▶ TO DO:
Print again only this span: the line with "piece('heel_lift', heelLift(), leather.outsole);", the line with "for node in", and all lines between them, exactly as given.

▶ SUPPLIED MATERIAL:
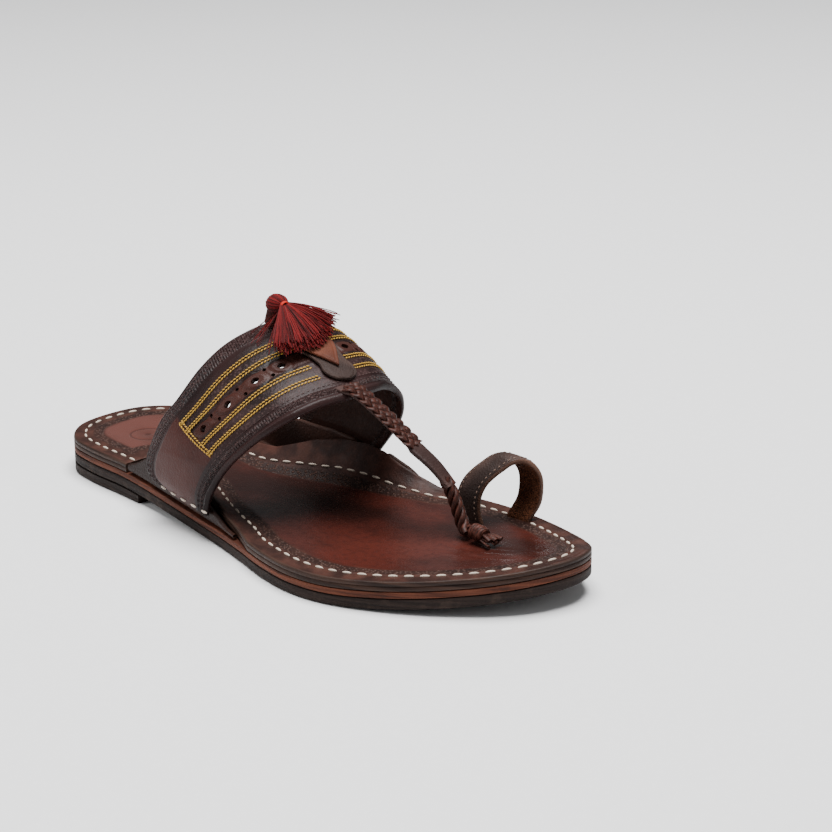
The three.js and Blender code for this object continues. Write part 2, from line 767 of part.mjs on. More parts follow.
function ringSection(place, normal) {
  const outer = [];
  const inner = [];
  for (const share of [-1, 0, 1]) {
    const x = place.x + (share * ringWidth) / 2;
    const crown = share === 0 ? ringCrown : 0;
    const base = point(x, place.y, camber(place.x) + topsoleTop + place.z);
    outer.push(base.clone().addScaledVector(normal, crown));
    inner.push(base.clone().addScaledVector(normal, crown - ringWall));
  }
  return { outer, inner };
}

function toeRing() {
  const sections = [];
  const foot = (share, out) => {
    const place = ringPath.getPoint(share);
    place.z = -ringTang;
    sections.push(ringSection(place, point(0, out, 0)));
  };
  foot(0, -1);
  for (let i = 0; i <= ringSteps; i += 1) {
    const share = i / ringSteps;
    const tangent = ringPath.getTangent(share);
    const normal = point(0, -tangent.z, tangent.y).normalize();
    const blend = clamp(Math.min(share, 1 - share) * ringSteps / 2, 0, 1);
    normal.lerp(point(0, share < 0.5 ? -1 : 1, 0), 1 - blend).normalize();
    sections.push(ringSection(ringPath.getPoint(share), normal));
  }
  foot(1, 1);
  return loftSheet(sections, true);
}

function ringSlot(share, out) {
  const place = ringPath.getPoint(share);
  const height = 4 * topsoleThick;
  const slot = new THREE.BoxGeometry(ringWidth + 2 * glueLine, ringWall + ringCrown + 2 * glueLine, height);
  const floor = camber(place.x) + topsoleTop - ringTang - glueLine;
  const middle = place.y + (out * (ringCrown - ringWall)) / 2;
  slot.translate(place.x, middle, floor + height / 2);
  return slot;
}

function topsole() {
  const blank = manifoldOf(topsoleBlank());
  return geometryOf(blank.subtract(manifoldOf(ringSlot(0, -1))).subtract(manifoldOf(ringSlot(1, 1))));
}

// Thin leather laid on the band, in stations along its own axis
function bandPatch({ axis, widths, width, clear, wall }) {
  const sections = [];
  for (const row of widths) {
    const across = axis.from.across + (axis.to.across - axis.from.across) * row.along;
    const down = axis.from.down + (axis.to.down - axis.from.down) * row.along;
    const step = 0.01;
    const centre = bandPlace(across, down, 0);
    const perAcross = bandPlace(across + step, down, 0).distanceTo(centre) / step;
    const perDown = bandPlace(across, down + step, 0).distanceTo(centre) / step;
    const axisAcross = (axis.to.across - axis.from.across) * perAcross;
    const axisDown = (axis.to.down - axis.from.down) * perDown;
    const length = Math.hypot(axisAcross, axisDown);
    const outer = [];
    const inner = [];
    for (const share of [-1, -0.5, 0, 0.5, 1]) {
      const offset = share * row.half * width;
      const atAcross = across + (offset * axisDown) / length / perAcross;
      const atDown = down - (offset * axisAcross) / length / perDown;
      outer.push(bandPlace(atAcross, atDown, clear + wall));
      inner.push(bandPlace(atAcross, atDown, clear));
    }
    sections.push({ outer, inner });
  }
  return loftSheet(sections, false);
}

// Knot: strands wrapped into a bundle that lies on the topsole, with split ends toward the toe
function toeKnot() {
  const path = strandPath();
  const start = path.getPoint(1);
  const tangent = path.getTangent(1).setZ(0).normalize();
  const profile = [[0, 0]];
  for (let i = 0; i <= 2 * knotWraps; i += 1) {
    const ridge = i % 2 === 0 ? 0.86 : 1;
    profile.push([(knotWidth / 2) * ridge, (knotLength * i) / (2 * knotWraps)]);
  }
  profile.push([0, knotLength]);
  const wrap = new THREE.LatheGeometry(profile.map(([x, y]) => new THREE.Vector2(x, y)), 9);
  wrap.rotateZ(-Math.PI / 2);
  wrap.rotateZ(Math.atan2(tangent.y, tangent.x));
  const x = start.x + strandWidth * 0.6;
  const aside = point(-tangent.y, tangent.x, 0);
  const lift = knotWidth / 2 + glueLine;
  const base = point(x, start.y, camber(x + knotLength) + topsoleTop + lift);
  wrap.translate(base.x, base.y, base.z);
  let body = manifoldOf(wrap);
  for (const end of knotEnds) {
    const root = base.clone().addScaledVector(tangent, knotLength * 0.7);
    root.addScaledVector(aside, (end.aside - 0.5) * knotWidth * 0.3);
    const tip = base.clone().addScaledVector(tangent, knotLength + end.length * endLength);
    tip.addScaledVector(aside, end.aside * knotWidth);
    tip.z = camber(tip.x) + topsoleTop + endWidth / 2 + glueLine + end.rise * knotWidth;
    const middle = root.clone().lerp(tip, 0.55);
    middle.z += 0.6;
    body = body.add(manifoldOf(rod(new THREE.QuadraticBezierCurve3(root, middle, tip), endWidth, 5, 3)));
  }
  return geometryOf(body);
}

// Tassel: wrapped stalk on the rear edge of the crown, ball head, and a skirt of locks fanned forward
function lock(root, tip, sag, width) {
  const middle = root.clone().lerp(tip, 0.5);
  middle.z += sag;
  const curve = new THREE.QuadraticBezierCurve3(root, middle, tip);
  const sections = [];
  const steps = 3;
  for (let i = 0; i <= steps; i += 1) {
    const share = i / steps;
    const place = curve.getPoint(share);
    const tangent = curve.getTangent(share);
    const aside = new THREE.Vector3().crossVectors(tangent, point(0, 0, 1)).normalize();
    const up = new THREE.Vector3().crossVectors(aside, tangent).normalize();
    const half = (width / 2) * (0.45 + 0.8 * share - 0.35 * share ** 4);
    const corner = (a, b) => place.clone().addScaledVector(aside, a * half).addScaledVector(up, b * half * 0.7);
    sections.push({
      outer: [corner(-1, 0), corner(0, 1), corner(1, 0)],
      inner: [corner(-0.8, -0.4), corner(0, -0.9), corner(0.8, -0.4)],
    });
  }
  return loftSheet(sections, true);
}

function tassel() {
  const seat = bandPlace(tasselSeat.across, tasselSeat.down, 0);
  const head = seat.clone().add(point(tasselLean, 0, tasselStalk + tasselHead / 2));
  const ball = new THREE.SphereGeometry(tasselHead / 2, 10, 7);
  ball.scale(1, 1, 0.87);
  ball.translate(head.x, head.y, head.z);
  const stalk = rod(new THREE.LineCurve3(seat, head), tasselHead * 0.8, 8, 2);
  const neck = head.clone().add(point(tasselHead * 0.5, 0, -tasselHead * 0.05));
  const collar = rod(new THREE.LineCurve3(head, neck.clone().lerp(head, -0.15)), tasselNeck, 8, 1);
  let body = manifoldOf(ball).add(manifoldOf(stalk)).add(manifoldOf(collar));
  const overLeaf = tabWall + leafWall + 3 * glueLine + lockWidth * 0.38;
  for (let layer = 0; layer < 2; layer += 1) {
    const count = lockCount - layer;
    for (let i = 0; i < count; i += 1) {
      const share = (i + 0.5 * layer) / (lockCount - 1);
      const across = readTable(fanTable, 'across', share);
      const down = readTable(fanTable, 'down', share) - 0.03 * layer;
      const tip = bandPlace(across, down, overLeaf + layer * lockWidth * 0.8);
      const root = neck.clone().add(point(0, (share - 0.5) * tasselNeck * 0.7, (layer - 0.6) * tasselNeck * 0.3));
      root.addScaledVector(tip.clone().sub(root), -0.06);
      body = body.add(manifoldOf(lock(root, tip, 0.05 * tasselLength, lockWidth)));
    }
  }
  return geometryOf(solidOf(body.subtract(manifoldOf(bandBlank(glueLine)))));
}

const group = new THREE.Group();

function piece(name, geometry, material) {
  const mesh = new THREE.Mesh(geometry, material);
  mesh.name = name;
  mesh.geometry.computeVertexNormals();
  group.add(mesh);
}

function upper() {
  let body = manifoldOf(bandBlank(0));
  const { large, small } = punchPlaces();
  for (const across of large) {
    body = body.subtract(manifoldOf(punch(across, punchDown, punchLength, punchWidth, 8, 1.4)));
  }
  for (const across of small) {
    for (const shift of [-0.045, 0.045]) {
      body = body.subtract(manifoldOf(punch(across, punchDown + shift, pinholeWidth, pinholeWidth, 6, 1)));
    }
  }
  body = body.add(manifoldOf(strapBase()));
  for (let row = 1; row < braidRows; row += 1) {
    body = body.add(manifoldOf(braidStrip(row, -1)));
    body = body.add(manifoldOf(braidStrip(row, 1)));
  }
  for (let i = 0; i < strandCount; i += 1) {
    body = body.add(manifoldOf(rod(strandCurve(i), strandWidth, 5, strandSteps)));
  }
  return geometryOf(solidOf(body));
}

piece('heel_lift', heelLift(), leather.outsole);
piece('outsole', flatLayer(0, outsoleTop), leather.outsole);
piece('midsole', flatLayer(midsoleFloor, midsoleTop), leather.midsole);
piece('topsole', topsole(), leather.topsole);
piece('ear_lateral', ear('lateral'), leather.ear);
piece('ear_medial', ear('medial'), leather.ear);
piece('upper', upper(), leather.band);
piece('strap_tab', bandPatch({ ...tab, width: tabWidth, clear: glueLine, wall: tabWall }), leather.overlay);
piece('leaf_overlay', bandPatch({
  ...leaf,
  width: leafWidth,
  clear: tabWall + 2 * glueLine,
  wall: leafWall,
}), leather.overlay);
piece('toe_ring', toeRing(), leather.band);
piece('toe_knot', toeKnot(), leather.lace);
piece('tassel', tassel(), leather.thread);

// Middle of the sole's box over the origin, tread on the floor
const whole = new THREE.Box3().setFromObject(group);
const middle = whole.getCenter(point(0, 0, 0));
group.position.set(-middle.x, -middle.y, -whole.min.z);

export default group;
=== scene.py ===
# %% [markdown]
# # A kolhapuri sandal
# This notebook gives the looks to one right-foot kolhapuri: a flat stitched sole, an instep band that stands
# on its edge as an arch, a plaited strap, a toe ring and a red tassel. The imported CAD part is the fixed
# frame. Each visible piece is rebuilt here from the same millimetre sizes, only finer, and takes its place.

import math

import bmesh
import bpy
import numpy as np
from mathutils import Matrix, Vector, kdtree


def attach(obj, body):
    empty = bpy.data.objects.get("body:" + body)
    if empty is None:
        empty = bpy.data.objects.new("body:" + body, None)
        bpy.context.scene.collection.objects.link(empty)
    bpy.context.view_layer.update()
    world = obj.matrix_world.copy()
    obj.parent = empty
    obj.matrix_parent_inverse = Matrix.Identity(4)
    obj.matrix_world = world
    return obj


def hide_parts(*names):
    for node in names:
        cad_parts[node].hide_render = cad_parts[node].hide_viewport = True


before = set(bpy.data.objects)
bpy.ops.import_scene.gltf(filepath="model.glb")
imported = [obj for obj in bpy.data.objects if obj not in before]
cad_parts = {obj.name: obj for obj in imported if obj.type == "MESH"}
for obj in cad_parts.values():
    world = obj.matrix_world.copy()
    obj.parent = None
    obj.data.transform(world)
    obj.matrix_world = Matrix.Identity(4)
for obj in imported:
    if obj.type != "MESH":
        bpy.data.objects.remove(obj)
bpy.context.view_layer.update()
print("CAD nodes:", sorted(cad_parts))

# %% [markdown]
# ## Sizes
# A sandal maker starts from the foot's length and the width of the ball, so those lead here too. All are in
# millimetres, measured from the back of the heel (X), across to the big-toe side (Y) and up (Z).

# %% Driving sizes
foot_length = 270
ball_width = 106
glue_line = 0.3
outsole_top = 4.4
midsole_floor, midsole_top = 4.7, 7.3
topsole_floor, topsole_top = 7.6, 11.6
heel_breast = 66
heel_lift = 4.6
toe_spring = 8.2
margin_width = 15
notch_depth = 15
margin_lift = 16
ear_height = 20
ear_thick = 2
instep_rise = 72
band_wall = 2.6
band_bulge = 2.5
strap_width = 9
strap_wall = 2.4
ring_width = 12.5
ring_wall = 2.4
ring_rise = 27.3
frame_shift = np.array([135.0, 1.05, 0.0])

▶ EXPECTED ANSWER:
piece('heel_lift', heelLift(), leather.outsole);
piece('outsole', flatLayer(0, outsoleTop), leather.outsole);
piece('midsole', flatLayer(midsoleFloor, midsoleTop), leather.midsole);
piece('topsole', topsole(), leather.topsole);
piece('ear_lateral', ear('lateral'), leather.ear);
piece('ear_medial', ear('medial'), leather.ear);
piece('upper', upper(), leather.band);
piece('strap_tab', bandPatch({ ...tab, width: tabWidth, clear: glueLine, wall: tabWall }), leather.overlay);
piece('leaf_overlay', bandPatch({
  ...leaf,
  width: leafWidth,
  clear: tabWall + 2 * glueLine,
  wall: leafWall,
}), leather.overlay);
piece('toe_ring', toeRing(), leather.band);
piece('toe_knot', toeKnot(), leather.lace);
piece('tassel', tassel(), leather.thread);

// Middle of the sole's box over the origin, tread on the floor
const whole = new THREE.Box3().setFromObject(group);
const middle = whole.getCenter(point(0, 0, 0));
group.position.set(-middle.x, -middle.y, -whole.min.z);

export default group;
=== scene.py ===
# %% [markdown]
# # A kolhapuri sandal
# This notebook gives the looks to one right-foot kolhapuri: a flat stitched sole, an instep band that stands
# on its edge as an arch, a plaited strap, a toe ring and a red tassel. The imported CAD part is the fixed
# frame. Each visible piece is rebuilt here from the same millimetre sizes, only finer, and takes its place.

import math

import bmesh
import bpy
import numpy as np
from mathutils import Matrix, Vector, kdtree


def attach(obj, body):
    empty = bpy.data.objects.get("body:" + body)
    if empty is None:
        empty = bpy.data.objects.new("body:" + body, None)
        bpy.context.scene.collection.objects.link(empty)
    bpy.context.view_layer.update()
    world = obj.matrix_world.copy()
    obj.parent = empty
    obj.matrix_parent_inverse = Matrix.Identity(4)
    obj.matrix_world = world
    return obj


def hide_parts(*names):
    for node in names:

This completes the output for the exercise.